**EXERCISE PROMPT**
Report all lines from the entries below in which "More" appears.

**DATA RECORDS**
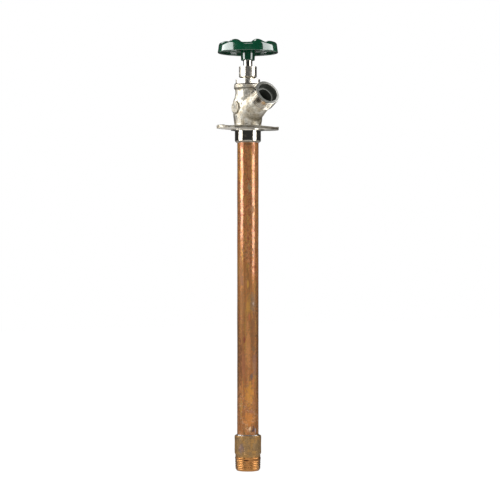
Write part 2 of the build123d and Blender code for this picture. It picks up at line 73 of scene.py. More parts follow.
# Writes nodes into one tree. An input is a value or another node's output.
class NodeTree:
    def __init__(self, tree):
        self.tree = tree

    def feed(self, socket, value):
        if isinstance(value, bpy.types.NodeSocket):
            self.tree.links.new(value, socket)
        elif socket.type == "RGBA":
            socket.default_value = (*value, 1)
        else:
            socket.default_value = value

    # Adds a node, sets its options and feeds its inputs
    def put(self, kind, inputs=None, **options):
        node = self.tree.nodes.new("ShaderNode" + kind)
        for option, value in options.items():
            setattr(node, option, value)
        for name, value in (inputs or {}).items():
            self.feed(node.inputs[name], value)
        return node

    def reckon(self, operation, *values):
        return self.put("Math", dict(enumerate(values)), operation=operation).outputs[0]

    def plus(self, a, b):
        return self.reckon("ADD", a, b)

    def times(self, a, b):
        return self.reckon("MULTIPLY", a, b)

    def larger(self, a, b):
        return self.reckon("MAXIMUM", a, b)

    def onVectors(self, operation, a, b):
        return self.put("VectorMath", {0: a, 1: b}, operation=operation)

    def mixed(self, share, a, b):
        return self.put("Mix", {"Factor": share, "A": a, "B": b}, data_type="RGBA").outputs["Result"]

    def ramped(self, value, low, high, first=0.0, last=1.0):
        inputs = {"Value": value, "From Min": low, "From Max": high, "To Min": first, "To Max": last}
        return self.put("MapRange", inputs, interpolation_type="SMOOTHSTEP").outputs["Result"]

    # From one value where a mask is 0 to another where it is 1
    def spread(self, mask, first, last):
        return self.ramped(mask, 0, 1, first, last)


finishes = {}            # the finished materials


# A material in the making: its shader, the Object coordinates and the colour so far
class Finish(NodeTree):
    def __init__(self, name, colour=None):
        self.name = name
        self.material = bpy.data.materials.new(name)
        self.material.use_nodes = True
        super().__init__(self.material.node_tree)
        self.shader = self.tree.nodes["Principled BSDF"]
        self.place = self.put("TexCoord").outputs["Object"]
        self.colour = colour

    def shade(self, inputs):
        for name, value in inputs.items():
            self.feed(self.shader.inputs[name], value)

    def axis(self, name):
        return self.put("SeparateXYZ", {0: self.place}).outputs[name]

    # A mask that the piece's points keep
    def mask(self, name):
        return self.put("Attribute", attribute_name=name).outputs["Fac"]

    # One of the shared effects below, with values for its inputs
    def effect(self, name, output="Mask", **inputs):
        node = self.put("Group", node_tree=effects[name])
        if "Place" in node.inputs:
            inputs["Place"] = self.place
        for socketName, value in inputs.items():
            self.feed(node.inputs[socketName], value)
        return node.outputs[output]

    def patches(self, **inputs):
        return self.effect("patches", **inputs)

    def tint(self, mask, colour, share=1):
        self.colour = self.mixed(mask if share == 1 else self.times(mask, share), self.colour, colour)

    # Feeds the colour, a bump and the other inputs to the shader
    def finish(self, height, distance, inputs):
        bump = self.put("Bump", {"Height": height, "Distance": distance, "Strength": 1.0})
        self.shade({"Base Color": self.colour, "Normal": bump.outputs["Normal"], **inputs})
        finishes[self.name] = self.material


# Camera and light

shot = {
    "azimuth": -32.0,        # degrees, where the camera stands round the stem axis
    "distance": 1.86,        # metres from the axis
    "height": -0.1255,       # level with the tube's upper third
    "aside": 0.0022,         # how far right of the axis the camera looks
    "lens": 128.7,
    "farthest": 30,
}


# Unit vector from the axis outwards, at an azimuth counted from the camera to its right
def outward(azimuth):
    angle = math.radians(shot["azimuth"] + azimuth)
    return Vector((math.sin(angle), -math.cos(angle), 0))


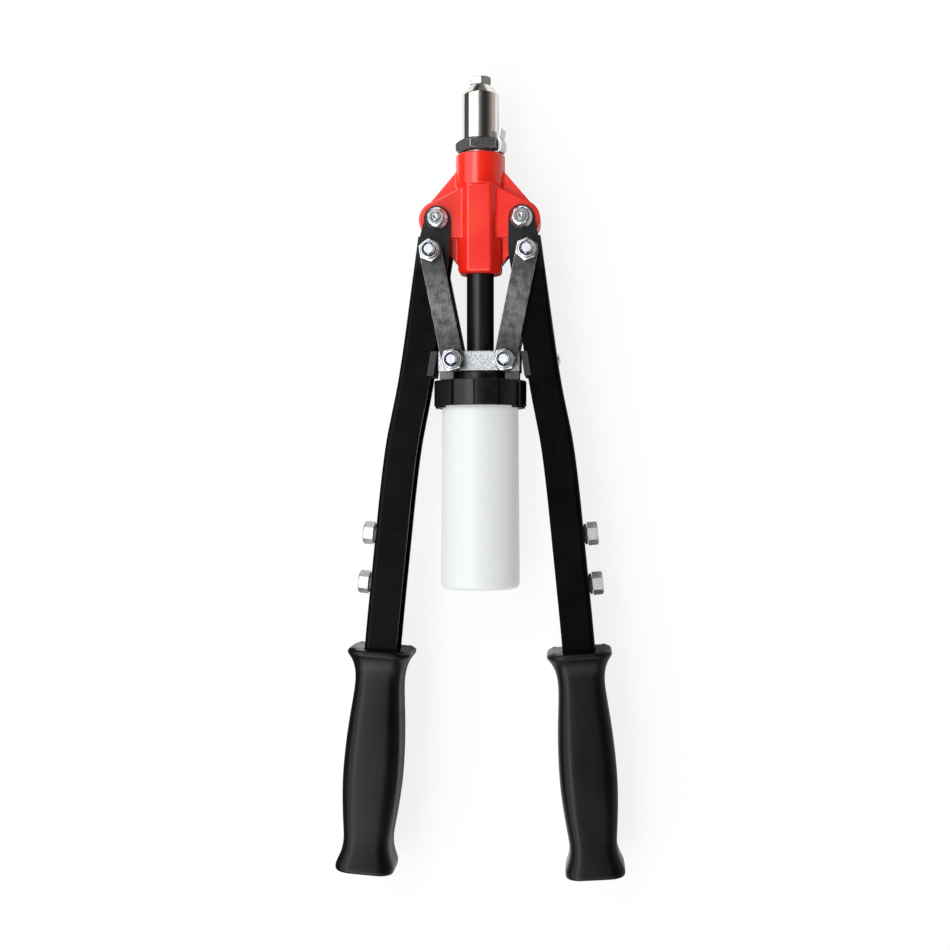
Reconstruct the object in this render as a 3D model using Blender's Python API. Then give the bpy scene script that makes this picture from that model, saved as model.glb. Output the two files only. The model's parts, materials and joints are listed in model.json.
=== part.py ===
"""Two-handed blind riveter with a collecting bottle, modelled piece by piece.

The tool lies on its back with its arms closed. +Y runs to the nose, +X to the right arm and +Z up,
square to the plane that the arms open in. All sizes are in metres. Heights along the tool are
counted from the line through the two main pivots, forward is plus.
"""
import math

import bmesh
import bpy
from mathutils import Matrix, Vector

# Clearance kept between pieces that touch or turn on each other
GAP = 0.0003

# How far cutters run past what they cut, half their length where they go through the whole
# tool, and how far joined forms run into each other
CUT_OVERRUN = 0.005
CUT_REACH = 0.03
FORM_OVERLAP = 0.001

# Linkage: main pivots, arm pins, link pins on the crosshead
MAIN_PIVOT_X = 0.0271
ARM_PIN_REACH = 0.0219
ARM_PIN_LEAN = math.radians(9.7)
LINK_LENGTH = 0.0711
CROSS_PIN_X = 0.0166
ARM_OPENING = math.radians(50)

# Painted head casting
BARREL_REAR = -0.0355
BARREL_HALF_WIDTH = 0.01415
BARREL_FACE_HALF_WIDTH = 0.00735
BARREL_HALF_DEPTH = 0.0141
BARREL_SIDE_HALF_DEPTH = 0.008
BARREL_LIP_BEVEL = 0.0022
COLLAR_RADIUS = 0.01595
COLLAR_REAR = 0.0216
COLLAR_FRONT = 0.0429
COLLAR_BEVEL = 0.0008
CASTING_BEVEL = 0.0006
EAR_RADIUS = 0.012
EAR_HALF_DEPTH = 0.010
EAR_REAR = -0.0117
EAR_SHOULDER_Y = 0.0198
WEB_HALF_DEPTH = 0.005
WEB_TOP_Y = 0.0312
WEB_LOW_OUTER = (0.0245, -0.0153)
WEB_LOW_MIDDLE = (0.021, -0.0203)
WEB_LOW_INNER_Y = -0.0288

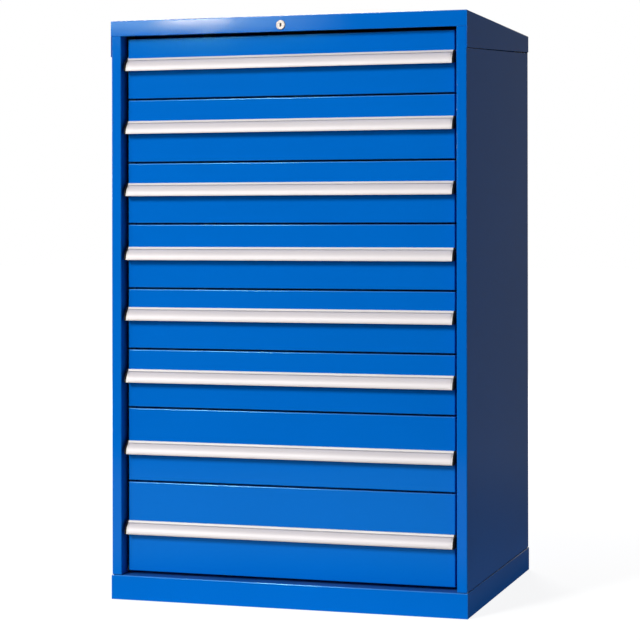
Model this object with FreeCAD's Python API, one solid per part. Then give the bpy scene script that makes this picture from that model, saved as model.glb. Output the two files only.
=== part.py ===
"""Eight-drawer steel cabinet with full-width aluminium pulls and one central lock.

Millimetres, +Z up, the drawers face -Y, the origin is at the middle of the floor under the cabinet.
The housing is folded sheet: two sides with their front uprights, a back, an inverted base pan and a cap
that sleeves over the top.  Every drawer hangs on two telescopic roller slides, and the lock in the cap's
front lip drops a bar of hooks in front of all the drawers at once.
"""
import FreeCAD, Part
import math
import os

Vector = FreeCAD.Vector
os.makedirs("parts", exist_ok=True)

# ---------------------------------------------------------------- housing
cabinet_width = 762.0       # over the cap and the base
cabinet_depth = 609.6       # from the cap's front lip to its rear skirt
sheet = 1.2                 # steel of the housing, the drawer boxes and their fronts
bend_radius = 2.0           # outside radius of a fold
plinth_height = 50.8        # the base pan's skirt
base_foot = 25.0            # flange that the base pan stands on
lip_height = 32.1           # the cap's front lip
lip_return = 12.0           # fold at the bottom of the lip, towards the back
cap_side_front = 75.0       # the cap's side skirt where it meets the lip ...
cap_side_rear = 36.6        # ... and at the rear corner
upright_width = 21.0        # face of the folded front upright
upright_depth = 35.0        # its return towards the back
upright_lip = 12.0          # last fold, behind the return
rear_flange = 20.0          # fold of the side that holds the back panel
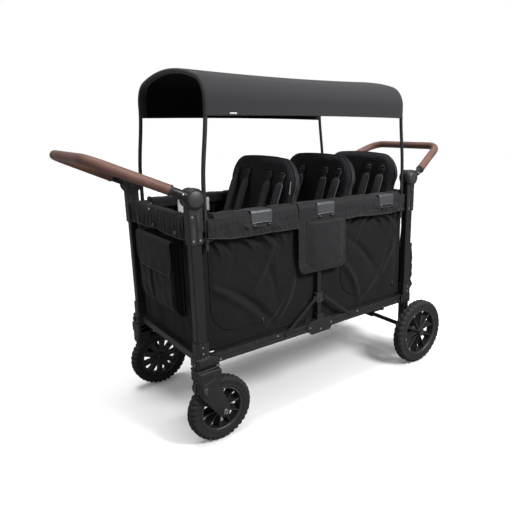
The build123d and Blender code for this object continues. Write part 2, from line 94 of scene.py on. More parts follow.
def fullTurn(count):
    return np.linspace(0, 2 * np.pi, count, endpoint=False)


def facing(profile, out, shift=0.0):
    # a turned profile moved along its axis and pointed to the left (-1) or right (1)
    return [(r, out * (h + shift)) for r, h in profile]


def linkMesh(name, mesh, material):
    piece = bpy.data.objects.new(name, mesh)
    bpy.context.scene.collection.objects.link(piece)
    if material:
        mesh.materials.append(finish[material])
    return piece


def gridPiece(name, points, material, closeU=False, closeV=False, capEnds=False, flip=False):
    # a surface given as points[u, v] becomes quads between neighbours; open ends may get a fan cap
    nu, nv = points.shape[:2]
    iu = np.arange(nu if closeU else nu - 1)
    iv = np.arange(nv if closeV else nv - 1)
    a, b = np.meshgrid(iu, iv, indexing="ij")
    a2, b2 = (a + 1) % nu, (b + 1) % nv
    quads = np.stack([a * nv + b, a2 * nv + b, a2 * nv + b2, a * nv + b2], -1).reshape(-1, 4)
    verts = points.reshape(-1, 3)
    faces = quads.tolist()
    if capEnds:
        first, last = len(verts), len(verts) + 1
        verts = np.vstack([verts, points[0].mean(0), points[-1].mean(0)])
        ring = np.arange(nv)
        faces += surface(np.full(nv, first), ring, (ring + 1) % nv).tolist()
        ring2 = ring + (nu - 1) * nv
        faces += surface(np.full(nv, last), (ring + 1) % nv + (nu - 1) * nv, ring2).tolist()
    mesh = bpy.data.meshes.new(name)
    mesh.from_pydata(verts.tolist(), [], faces)
    if not (closeU or closeV or capEnds):
        addUv(mesh, points)
    mesh.polygons.foreach_set("use_smooth", [True] * len(mesh.polygons))
    if flip:
        mesh.flip_normals()
    mesh.update()
    return linkMesh(name, mesh, material)


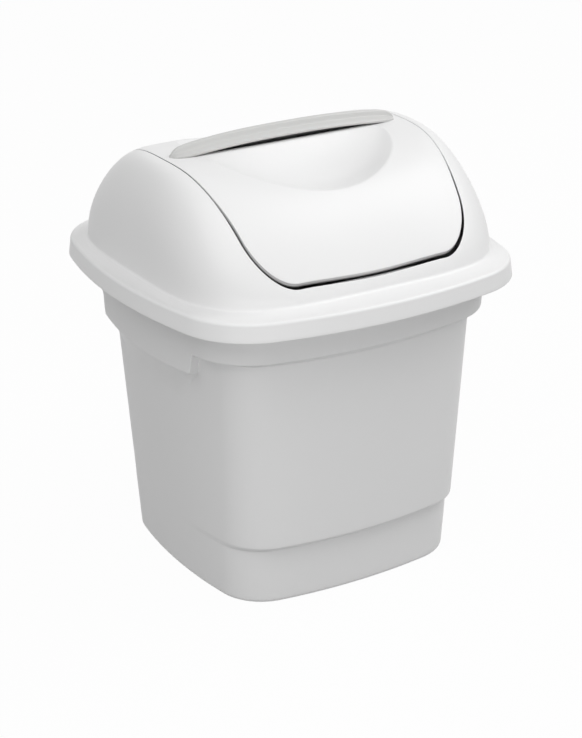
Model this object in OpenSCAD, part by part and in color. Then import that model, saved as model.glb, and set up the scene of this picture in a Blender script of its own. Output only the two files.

**REPLY TO THE TASK**
Write part 2 of the build123d and Blender code for this picture. It picks up at line 73 of scene.py. More parts follow.
The build123d and Blender code for this object continues. Write part 2, from line 94 of scene.py on. More parts follow.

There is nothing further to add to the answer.